Getty has become the latest business to take its complaints, against search-engine giant Google, to anti-trust regulators because it believes that Google is deliberately favouring its own image services, at the expense of its rivals. IP expert, Oliver Smith examines the case in this Keynote.

Getty Images has been granted “interested party status” by the EU Commission in a competition claim against Google. The initial claim focused on Google unfairly giving preference to its own shopping websites over those of competitors in its search results, using its dominant position in search services (where it has a 90% market share) to drive traffic to its own sites and away from those belonging to its competitors.

Getty Images’ complaint relates to similar practices in search results for photographic images. Getty has protested that not only does Google promote its own image rights sales business at the top of its search results while relegating Getty to the bottom of the page or even the next page, but that it also uses images from Getty’s sites to promote its own sites, – so that clicking on a Getty photo will simply take a person straight to the Google images site.
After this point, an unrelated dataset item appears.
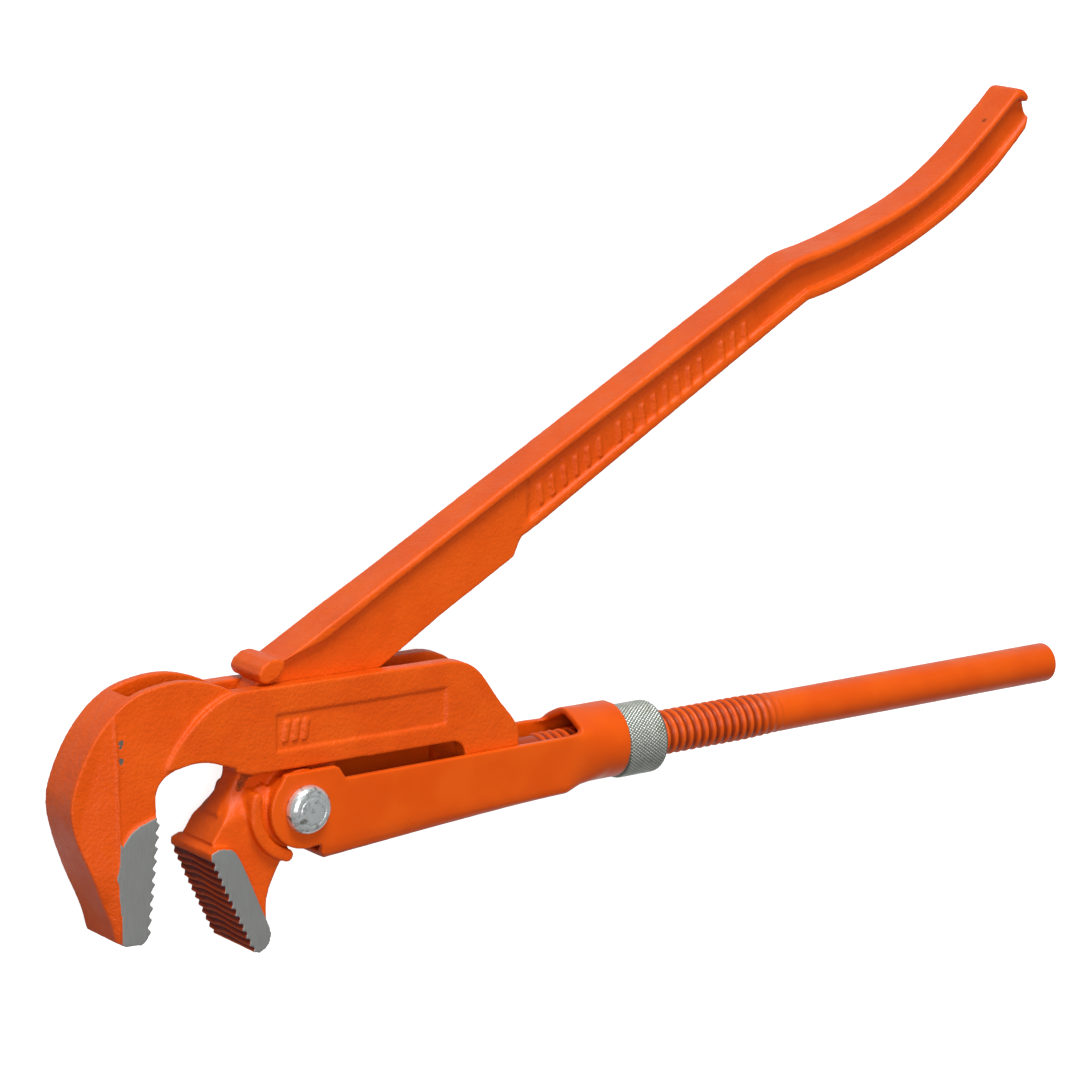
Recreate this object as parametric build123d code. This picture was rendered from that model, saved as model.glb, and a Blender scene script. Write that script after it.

Getty also complains that the high-quality images Google reproduces from Getty’s website in search results make it extremely easy for people to click and copy those images without paying a licence fee to Getty, meaning that Google could be allowing massive “theft” of Getty material to take place.

Unfortunately, Getty finds itself in a “catch-22” situation. Google obtains these images by a common practice called “scraping” by sending robots crawling around the web indexing content to make it searchable on Google. Website owners can block these robots to prevent their content being copied and reproduced on other websites. However, this would be a drastic step for Getty, as it would make them virtually invisible on the web and result in even less traffic to its website. Once Getty allows a robot onto its site, it largely loses control over how its content is used. It has been held in recent cases that failing to block robots amounts to consent to use a site’s content for search engine results and that they are not bound by the site’s terms and conditions of use, preventing content owners such as Getty from bringing breach of contract claims against search engines. The implied consent also protects Google from claims of copyright infringement. If Google reproduces Getty Images unlawfully produced on third-party websites, it is protected from copyright claims by the E-Commerce Directive, unless it is notified that that the image is unlawful and fails to remove it.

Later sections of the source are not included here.